Speaker: Manuela Zucknick, University of Oslo
Title: “Statistical learning for drug screening in personalized cancer therapy”
Abstract: Large-scale cancer pharmacogenomic screening experiments profile hundreds of cancer cell lines versus hundreds of clinically approved or experimental compounds to study drug sensitivity and/or synergistic effects of drug combinations. The aim of these in vitro studies is to use the genomic profiles of the cell lines together with information about the drugs to predict the response of individual cell lines to a particular drug or combination of drugs, and ultimately to learn about in vivo treatment response for patients.

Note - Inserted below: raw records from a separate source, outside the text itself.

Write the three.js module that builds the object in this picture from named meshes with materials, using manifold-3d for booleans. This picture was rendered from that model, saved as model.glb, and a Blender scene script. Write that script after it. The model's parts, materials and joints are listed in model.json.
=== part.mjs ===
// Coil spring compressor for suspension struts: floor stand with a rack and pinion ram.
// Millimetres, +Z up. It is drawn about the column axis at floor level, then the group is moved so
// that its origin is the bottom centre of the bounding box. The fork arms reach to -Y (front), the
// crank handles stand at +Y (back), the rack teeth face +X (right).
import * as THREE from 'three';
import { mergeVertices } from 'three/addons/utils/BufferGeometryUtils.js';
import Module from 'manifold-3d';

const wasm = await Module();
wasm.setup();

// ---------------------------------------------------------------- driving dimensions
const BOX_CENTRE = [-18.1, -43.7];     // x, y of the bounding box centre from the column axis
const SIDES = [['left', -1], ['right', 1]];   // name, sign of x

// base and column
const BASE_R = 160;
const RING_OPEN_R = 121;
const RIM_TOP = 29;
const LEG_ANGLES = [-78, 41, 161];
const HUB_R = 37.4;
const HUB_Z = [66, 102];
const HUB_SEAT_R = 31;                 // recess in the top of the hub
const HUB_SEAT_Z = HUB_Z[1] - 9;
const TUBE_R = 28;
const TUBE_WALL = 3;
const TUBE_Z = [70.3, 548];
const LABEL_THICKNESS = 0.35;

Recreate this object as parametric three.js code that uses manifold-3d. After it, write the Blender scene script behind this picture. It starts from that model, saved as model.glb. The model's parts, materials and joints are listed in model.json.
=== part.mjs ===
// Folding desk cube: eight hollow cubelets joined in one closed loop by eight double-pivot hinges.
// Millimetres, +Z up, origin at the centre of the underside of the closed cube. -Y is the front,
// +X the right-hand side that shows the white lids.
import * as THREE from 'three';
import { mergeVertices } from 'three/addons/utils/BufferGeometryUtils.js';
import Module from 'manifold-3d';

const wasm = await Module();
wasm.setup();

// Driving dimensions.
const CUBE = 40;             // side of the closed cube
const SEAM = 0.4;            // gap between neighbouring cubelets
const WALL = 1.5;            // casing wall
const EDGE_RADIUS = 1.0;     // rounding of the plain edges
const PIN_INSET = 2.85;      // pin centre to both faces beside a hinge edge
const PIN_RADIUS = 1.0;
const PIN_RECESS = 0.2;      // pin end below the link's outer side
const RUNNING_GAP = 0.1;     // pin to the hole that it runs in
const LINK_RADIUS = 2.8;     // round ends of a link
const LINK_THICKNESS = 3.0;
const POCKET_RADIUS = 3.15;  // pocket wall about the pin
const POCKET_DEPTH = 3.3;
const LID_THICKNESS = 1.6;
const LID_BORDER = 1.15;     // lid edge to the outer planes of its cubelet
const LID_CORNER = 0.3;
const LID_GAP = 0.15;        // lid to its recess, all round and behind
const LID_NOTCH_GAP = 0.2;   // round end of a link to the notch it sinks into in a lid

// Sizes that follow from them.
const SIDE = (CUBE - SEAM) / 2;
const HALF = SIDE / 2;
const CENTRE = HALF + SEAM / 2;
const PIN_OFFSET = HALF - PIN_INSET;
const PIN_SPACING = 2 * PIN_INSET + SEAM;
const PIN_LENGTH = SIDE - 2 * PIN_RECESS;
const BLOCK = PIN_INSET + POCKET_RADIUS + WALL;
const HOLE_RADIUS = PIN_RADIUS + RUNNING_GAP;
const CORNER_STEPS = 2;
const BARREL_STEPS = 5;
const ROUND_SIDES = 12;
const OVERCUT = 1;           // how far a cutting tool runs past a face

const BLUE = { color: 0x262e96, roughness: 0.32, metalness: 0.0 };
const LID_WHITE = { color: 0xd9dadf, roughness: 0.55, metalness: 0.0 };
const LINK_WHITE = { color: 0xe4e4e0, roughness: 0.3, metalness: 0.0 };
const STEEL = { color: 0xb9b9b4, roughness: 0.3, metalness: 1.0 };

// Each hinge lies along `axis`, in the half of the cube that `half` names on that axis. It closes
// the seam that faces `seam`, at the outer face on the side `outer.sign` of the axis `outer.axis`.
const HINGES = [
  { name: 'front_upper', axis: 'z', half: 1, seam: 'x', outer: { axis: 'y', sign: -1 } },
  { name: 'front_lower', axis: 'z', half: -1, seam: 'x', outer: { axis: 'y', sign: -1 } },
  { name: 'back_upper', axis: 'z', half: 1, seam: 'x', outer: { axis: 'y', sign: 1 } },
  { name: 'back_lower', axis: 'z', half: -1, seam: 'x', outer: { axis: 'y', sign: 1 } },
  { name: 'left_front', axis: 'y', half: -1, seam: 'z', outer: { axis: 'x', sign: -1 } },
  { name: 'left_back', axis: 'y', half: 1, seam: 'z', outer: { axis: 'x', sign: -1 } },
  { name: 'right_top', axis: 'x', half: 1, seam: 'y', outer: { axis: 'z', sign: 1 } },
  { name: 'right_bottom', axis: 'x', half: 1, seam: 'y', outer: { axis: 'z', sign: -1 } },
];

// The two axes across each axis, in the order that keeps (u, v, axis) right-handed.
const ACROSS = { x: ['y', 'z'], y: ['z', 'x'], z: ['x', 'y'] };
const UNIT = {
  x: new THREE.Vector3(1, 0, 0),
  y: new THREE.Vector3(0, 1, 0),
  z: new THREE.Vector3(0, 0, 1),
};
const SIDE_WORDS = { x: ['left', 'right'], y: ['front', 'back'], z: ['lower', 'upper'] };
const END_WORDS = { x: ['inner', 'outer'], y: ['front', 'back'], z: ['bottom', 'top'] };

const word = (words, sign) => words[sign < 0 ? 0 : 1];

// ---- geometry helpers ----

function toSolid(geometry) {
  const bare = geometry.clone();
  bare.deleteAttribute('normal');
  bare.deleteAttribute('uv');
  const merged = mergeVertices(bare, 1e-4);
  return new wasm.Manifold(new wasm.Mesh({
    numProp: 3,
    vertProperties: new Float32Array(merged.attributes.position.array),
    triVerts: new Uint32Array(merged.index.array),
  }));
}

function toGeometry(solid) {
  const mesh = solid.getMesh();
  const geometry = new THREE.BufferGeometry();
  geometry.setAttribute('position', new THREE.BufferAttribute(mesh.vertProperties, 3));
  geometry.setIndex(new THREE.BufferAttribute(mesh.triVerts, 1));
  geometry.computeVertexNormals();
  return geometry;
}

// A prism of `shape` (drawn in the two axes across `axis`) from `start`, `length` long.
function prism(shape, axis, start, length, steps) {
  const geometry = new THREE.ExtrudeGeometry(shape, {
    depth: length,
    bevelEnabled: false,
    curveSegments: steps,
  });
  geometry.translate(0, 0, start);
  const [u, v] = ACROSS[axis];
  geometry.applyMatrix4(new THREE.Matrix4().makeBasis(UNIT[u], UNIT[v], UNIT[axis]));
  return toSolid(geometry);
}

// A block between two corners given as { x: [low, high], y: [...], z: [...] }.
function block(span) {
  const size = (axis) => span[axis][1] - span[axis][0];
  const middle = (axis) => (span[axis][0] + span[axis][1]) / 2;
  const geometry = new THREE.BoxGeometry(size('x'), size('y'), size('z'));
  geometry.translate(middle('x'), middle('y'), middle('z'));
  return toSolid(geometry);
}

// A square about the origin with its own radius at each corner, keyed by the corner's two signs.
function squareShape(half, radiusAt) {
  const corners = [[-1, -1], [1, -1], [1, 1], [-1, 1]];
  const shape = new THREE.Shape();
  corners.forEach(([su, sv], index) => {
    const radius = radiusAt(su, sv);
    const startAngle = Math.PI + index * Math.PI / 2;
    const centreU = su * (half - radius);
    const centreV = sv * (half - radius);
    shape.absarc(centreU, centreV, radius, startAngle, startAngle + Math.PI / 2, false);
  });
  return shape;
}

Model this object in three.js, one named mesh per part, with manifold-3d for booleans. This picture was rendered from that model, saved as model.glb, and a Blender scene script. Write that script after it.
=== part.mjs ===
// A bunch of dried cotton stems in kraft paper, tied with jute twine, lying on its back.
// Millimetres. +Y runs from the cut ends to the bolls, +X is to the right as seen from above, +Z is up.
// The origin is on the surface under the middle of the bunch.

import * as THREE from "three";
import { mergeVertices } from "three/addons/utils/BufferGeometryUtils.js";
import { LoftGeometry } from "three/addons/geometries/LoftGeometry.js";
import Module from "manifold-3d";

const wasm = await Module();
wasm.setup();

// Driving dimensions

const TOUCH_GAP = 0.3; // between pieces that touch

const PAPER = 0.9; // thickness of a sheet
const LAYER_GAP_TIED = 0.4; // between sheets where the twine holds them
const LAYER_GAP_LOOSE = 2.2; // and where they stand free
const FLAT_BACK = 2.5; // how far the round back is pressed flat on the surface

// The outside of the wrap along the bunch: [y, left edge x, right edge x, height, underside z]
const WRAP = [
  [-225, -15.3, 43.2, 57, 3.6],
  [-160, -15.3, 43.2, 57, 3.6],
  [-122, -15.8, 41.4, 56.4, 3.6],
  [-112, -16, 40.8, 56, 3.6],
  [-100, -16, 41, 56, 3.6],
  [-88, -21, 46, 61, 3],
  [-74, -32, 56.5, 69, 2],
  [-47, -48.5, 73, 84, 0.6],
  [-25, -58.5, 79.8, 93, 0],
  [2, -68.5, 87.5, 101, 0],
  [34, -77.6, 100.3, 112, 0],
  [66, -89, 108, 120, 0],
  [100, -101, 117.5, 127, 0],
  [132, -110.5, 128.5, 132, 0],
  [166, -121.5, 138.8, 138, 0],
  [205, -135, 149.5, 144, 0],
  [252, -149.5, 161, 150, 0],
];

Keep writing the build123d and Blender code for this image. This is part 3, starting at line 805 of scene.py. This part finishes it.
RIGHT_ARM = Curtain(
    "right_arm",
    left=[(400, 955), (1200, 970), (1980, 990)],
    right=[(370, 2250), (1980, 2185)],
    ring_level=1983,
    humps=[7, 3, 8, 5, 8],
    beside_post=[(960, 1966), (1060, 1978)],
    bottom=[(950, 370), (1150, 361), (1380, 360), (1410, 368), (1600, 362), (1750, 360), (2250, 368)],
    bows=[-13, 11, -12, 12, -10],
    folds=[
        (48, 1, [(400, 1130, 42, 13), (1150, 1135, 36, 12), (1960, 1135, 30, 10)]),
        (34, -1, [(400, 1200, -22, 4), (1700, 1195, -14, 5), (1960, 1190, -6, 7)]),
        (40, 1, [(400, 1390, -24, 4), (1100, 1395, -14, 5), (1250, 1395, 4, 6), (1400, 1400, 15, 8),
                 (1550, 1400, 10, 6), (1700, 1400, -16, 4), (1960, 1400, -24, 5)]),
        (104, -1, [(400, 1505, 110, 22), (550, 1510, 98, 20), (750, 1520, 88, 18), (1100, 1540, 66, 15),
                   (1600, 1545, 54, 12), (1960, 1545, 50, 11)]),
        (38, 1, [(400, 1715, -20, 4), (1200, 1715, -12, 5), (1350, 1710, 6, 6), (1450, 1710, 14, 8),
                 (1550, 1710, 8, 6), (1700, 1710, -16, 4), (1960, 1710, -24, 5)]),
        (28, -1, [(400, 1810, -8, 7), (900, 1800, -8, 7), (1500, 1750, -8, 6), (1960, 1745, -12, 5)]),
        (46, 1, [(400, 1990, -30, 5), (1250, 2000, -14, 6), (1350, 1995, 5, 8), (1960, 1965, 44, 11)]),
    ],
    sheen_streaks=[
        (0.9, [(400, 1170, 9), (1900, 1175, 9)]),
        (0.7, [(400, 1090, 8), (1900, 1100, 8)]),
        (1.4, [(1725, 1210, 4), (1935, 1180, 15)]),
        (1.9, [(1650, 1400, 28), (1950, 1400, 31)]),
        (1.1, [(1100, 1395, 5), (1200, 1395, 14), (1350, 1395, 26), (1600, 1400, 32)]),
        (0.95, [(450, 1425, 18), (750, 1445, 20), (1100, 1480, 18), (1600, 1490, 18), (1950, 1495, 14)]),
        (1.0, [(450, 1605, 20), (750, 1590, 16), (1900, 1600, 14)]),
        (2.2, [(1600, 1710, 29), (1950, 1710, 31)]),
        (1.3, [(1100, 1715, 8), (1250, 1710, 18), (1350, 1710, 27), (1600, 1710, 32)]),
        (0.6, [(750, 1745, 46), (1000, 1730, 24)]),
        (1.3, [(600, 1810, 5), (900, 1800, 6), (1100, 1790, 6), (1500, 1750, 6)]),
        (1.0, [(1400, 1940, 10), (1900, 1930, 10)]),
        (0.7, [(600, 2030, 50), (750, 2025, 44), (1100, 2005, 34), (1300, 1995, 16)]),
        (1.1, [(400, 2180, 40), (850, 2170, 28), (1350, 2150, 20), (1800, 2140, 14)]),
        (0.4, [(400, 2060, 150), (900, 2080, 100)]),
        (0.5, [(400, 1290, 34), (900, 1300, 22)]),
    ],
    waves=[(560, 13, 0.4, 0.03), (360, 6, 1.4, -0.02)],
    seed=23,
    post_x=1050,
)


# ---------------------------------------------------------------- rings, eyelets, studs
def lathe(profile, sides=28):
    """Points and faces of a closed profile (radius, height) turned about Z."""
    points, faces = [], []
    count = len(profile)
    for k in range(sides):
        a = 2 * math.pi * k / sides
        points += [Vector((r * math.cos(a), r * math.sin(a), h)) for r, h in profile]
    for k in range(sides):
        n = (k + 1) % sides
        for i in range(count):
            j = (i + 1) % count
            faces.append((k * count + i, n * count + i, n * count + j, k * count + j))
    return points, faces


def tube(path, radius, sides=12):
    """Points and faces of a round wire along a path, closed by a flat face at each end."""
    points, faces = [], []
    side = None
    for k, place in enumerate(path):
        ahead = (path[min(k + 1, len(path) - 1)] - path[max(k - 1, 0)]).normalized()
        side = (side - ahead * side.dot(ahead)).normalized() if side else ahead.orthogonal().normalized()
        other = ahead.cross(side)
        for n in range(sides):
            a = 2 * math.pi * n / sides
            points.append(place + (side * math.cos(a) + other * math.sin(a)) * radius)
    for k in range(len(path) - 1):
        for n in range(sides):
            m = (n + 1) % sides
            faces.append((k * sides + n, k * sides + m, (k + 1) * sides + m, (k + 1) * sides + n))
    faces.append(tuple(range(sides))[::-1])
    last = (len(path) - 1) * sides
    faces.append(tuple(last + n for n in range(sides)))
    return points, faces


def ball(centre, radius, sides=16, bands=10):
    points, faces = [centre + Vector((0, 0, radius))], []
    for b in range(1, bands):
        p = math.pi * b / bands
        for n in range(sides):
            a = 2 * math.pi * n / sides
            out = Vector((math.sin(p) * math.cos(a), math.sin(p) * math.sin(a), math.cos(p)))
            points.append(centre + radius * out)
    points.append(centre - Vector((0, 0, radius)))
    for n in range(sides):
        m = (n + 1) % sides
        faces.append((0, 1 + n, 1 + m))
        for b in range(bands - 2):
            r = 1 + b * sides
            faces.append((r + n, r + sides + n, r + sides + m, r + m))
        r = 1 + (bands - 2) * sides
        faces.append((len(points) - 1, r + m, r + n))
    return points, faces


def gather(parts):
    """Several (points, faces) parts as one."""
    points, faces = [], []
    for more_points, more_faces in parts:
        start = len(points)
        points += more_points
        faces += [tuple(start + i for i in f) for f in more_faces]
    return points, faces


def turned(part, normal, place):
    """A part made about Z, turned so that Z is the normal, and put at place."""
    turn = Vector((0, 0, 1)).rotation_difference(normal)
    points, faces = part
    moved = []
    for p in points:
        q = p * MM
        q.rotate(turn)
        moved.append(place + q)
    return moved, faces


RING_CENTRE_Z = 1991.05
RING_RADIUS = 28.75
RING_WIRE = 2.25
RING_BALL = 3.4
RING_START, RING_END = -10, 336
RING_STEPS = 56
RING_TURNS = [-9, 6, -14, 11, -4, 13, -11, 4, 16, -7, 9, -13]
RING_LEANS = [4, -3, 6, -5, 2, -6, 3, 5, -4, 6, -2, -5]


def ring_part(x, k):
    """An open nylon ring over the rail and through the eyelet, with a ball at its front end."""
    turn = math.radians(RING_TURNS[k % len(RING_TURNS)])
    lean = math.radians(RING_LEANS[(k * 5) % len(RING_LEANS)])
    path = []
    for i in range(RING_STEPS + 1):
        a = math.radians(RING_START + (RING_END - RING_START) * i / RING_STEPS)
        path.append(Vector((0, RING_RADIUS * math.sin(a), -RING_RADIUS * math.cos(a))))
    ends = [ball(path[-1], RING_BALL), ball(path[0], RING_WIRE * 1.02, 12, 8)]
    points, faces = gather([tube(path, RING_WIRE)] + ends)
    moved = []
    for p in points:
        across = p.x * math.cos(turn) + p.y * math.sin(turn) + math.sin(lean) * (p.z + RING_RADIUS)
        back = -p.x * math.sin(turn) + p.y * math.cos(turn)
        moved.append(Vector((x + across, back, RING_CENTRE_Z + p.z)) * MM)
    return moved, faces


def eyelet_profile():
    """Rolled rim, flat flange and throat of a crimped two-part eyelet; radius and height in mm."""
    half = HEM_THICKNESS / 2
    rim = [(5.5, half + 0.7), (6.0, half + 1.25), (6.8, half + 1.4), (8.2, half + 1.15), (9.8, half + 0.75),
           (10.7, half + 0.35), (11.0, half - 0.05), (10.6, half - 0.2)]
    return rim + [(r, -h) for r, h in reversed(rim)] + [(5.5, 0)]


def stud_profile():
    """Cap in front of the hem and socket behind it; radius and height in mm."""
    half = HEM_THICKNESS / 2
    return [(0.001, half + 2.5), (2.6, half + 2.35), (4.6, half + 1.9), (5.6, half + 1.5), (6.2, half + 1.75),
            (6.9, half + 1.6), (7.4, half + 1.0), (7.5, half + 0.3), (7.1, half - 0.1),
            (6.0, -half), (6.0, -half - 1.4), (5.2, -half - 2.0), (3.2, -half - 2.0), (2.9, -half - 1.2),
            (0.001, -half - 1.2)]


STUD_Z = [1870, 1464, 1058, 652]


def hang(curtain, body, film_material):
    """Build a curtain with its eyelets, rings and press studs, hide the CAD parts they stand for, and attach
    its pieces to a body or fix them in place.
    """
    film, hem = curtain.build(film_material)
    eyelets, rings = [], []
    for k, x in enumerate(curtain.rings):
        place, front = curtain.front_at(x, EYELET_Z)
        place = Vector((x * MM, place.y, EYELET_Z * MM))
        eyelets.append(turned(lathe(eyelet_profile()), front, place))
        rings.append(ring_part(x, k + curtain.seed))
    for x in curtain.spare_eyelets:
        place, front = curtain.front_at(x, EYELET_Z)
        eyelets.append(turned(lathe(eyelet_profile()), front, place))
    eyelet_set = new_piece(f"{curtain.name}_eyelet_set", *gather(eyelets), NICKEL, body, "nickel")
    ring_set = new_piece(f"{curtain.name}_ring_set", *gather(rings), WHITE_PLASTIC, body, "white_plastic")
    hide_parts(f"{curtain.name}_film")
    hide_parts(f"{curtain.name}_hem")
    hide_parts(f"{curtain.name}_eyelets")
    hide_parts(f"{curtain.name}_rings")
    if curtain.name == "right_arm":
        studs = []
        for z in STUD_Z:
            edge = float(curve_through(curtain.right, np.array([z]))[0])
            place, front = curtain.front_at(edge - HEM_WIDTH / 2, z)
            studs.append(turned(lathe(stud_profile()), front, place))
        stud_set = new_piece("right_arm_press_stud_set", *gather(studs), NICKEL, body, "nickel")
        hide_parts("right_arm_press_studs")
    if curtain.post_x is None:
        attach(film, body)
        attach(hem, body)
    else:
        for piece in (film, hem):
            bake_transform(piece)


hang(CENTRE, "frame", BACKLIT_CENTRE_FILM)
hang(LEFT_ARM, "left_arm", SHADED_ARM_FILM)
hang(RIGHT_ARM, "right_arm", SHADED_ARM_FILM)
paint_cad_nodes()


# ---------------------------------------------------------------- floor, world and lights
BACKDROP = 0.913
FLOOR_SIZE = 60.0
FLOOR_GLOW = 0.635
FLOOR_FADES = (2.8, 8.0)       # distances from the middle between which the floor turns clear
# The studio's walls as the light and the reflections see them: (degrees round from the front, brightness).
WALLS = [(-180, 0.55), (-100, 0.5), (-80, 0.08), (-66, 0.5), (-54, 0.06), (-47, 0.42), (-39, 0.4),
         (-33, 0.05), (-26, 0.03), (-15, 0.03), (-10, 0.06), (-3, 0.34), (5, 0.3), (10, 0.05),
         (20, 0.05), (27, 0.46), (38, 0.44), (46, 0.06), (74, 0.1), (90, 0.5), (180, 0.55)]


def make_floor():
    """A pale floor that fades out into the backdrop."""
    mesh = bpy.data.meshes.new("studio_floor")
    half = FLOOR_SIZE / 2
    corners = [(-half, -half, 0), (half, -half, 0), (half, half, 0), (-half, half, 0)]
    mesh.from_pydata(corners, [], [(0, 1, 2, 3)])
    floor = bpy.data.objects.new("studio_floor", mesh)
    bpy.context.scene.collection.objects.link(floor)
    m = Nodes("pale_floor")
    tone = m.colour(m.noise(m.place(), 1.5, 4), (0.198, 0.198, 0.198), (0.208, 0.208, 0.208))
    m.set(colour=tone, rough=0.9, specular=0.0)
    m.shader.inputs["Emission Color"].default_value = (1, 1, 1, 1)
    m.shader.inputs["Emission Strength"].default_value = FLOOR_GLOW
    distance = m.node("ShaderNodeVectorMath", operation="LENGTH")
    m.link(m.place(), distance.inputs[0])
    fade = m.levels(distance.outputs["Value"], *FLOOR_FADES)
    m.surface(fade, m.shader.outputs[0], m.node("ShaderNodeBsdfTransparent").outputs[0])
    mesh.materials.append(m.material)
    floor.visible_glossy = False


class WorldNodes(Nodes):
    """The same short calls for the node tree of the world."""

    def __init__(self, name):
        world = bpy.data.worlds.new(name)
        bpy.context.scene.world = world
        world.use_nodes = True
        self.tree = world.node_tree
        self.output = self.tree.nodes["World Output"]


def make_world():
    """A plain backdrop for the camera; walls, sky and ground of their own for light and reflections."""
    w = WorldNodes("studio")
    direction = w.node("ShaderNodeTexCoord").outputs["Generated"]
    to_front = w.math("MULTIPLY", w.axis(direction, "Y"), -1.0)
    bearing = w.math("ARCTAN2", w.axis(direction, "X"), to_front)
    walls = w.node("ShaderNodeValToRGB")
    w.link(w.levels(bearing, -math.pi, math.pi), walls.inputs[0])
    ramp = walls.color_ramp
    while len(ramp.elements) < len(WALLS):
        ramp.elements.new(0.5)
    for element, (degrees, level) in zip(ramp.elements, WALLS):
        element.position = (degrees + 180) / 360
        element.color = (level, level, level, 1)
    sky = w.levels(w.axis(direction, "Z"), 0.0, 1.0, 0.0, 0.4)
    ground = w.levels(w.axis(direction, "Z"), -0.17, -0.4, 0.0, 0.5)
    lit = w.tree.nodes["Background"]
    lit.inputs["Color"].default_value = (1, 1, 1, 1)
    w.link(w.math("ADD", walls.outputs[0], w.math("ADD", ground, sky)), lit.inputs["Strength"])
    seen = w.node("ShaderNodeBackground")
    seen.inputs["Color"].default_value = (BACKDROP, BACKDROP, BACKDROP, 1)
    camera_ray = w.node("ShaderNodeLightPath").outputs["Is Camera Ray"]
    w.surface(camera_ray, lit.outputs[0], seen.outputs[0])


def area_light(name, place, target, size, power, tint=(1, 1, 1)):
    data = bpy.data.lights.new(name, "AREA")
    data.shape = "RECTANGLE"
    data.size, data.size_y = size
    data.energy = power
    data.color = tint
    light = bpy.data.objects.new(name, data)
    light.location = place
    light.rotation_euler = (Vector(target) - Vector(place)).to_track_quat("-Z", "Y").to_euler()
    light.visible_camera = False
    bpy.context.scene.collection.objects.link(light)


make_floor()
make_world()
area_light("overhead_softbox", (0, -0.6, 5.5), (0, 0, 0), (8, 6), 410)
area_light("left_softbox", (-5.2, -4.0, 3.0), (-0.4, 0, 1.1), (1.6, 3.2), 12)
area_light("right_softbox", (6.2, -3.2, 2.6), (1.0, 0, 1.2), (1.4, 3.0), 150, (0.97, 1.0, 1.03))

This is a multi-task multi-view prediction problem where there is only little predictive value in each of the individual data sets. Therefore, it is important to optimize prediction performance by combining the different data sources efficiently, by borrowing information across experiments, and by using external knowledge wherever available. A naïve approach to address this problem is to vectorise all available data and to apply standard methods for high-dimensional linear regression, but vectorisation will easily “blow up” the regression coefficient vector and lead to a very inefficient use of the data.
Our task is made easier by the fact that there is strong structure in the data due to the experimental setup and biological and biochemical constraints, and an efficient use of this structure can massively reduce the number of effective parameters that need to be estimated. This is crucial, since the sample size is typically much smaller than the number of input features. The data structure is often assumed to be non-linear and tends to be expressed in multi-way arrays (or tensors). In this talk I will discuss some approaches that can help us to build regression models which capture this structure efficiently. I will present examples, where we impose structure either through the regression coefficient array by designing structured penalty terms or priors, or through direct modification of the input data array, e.g. in multiple kernel learning.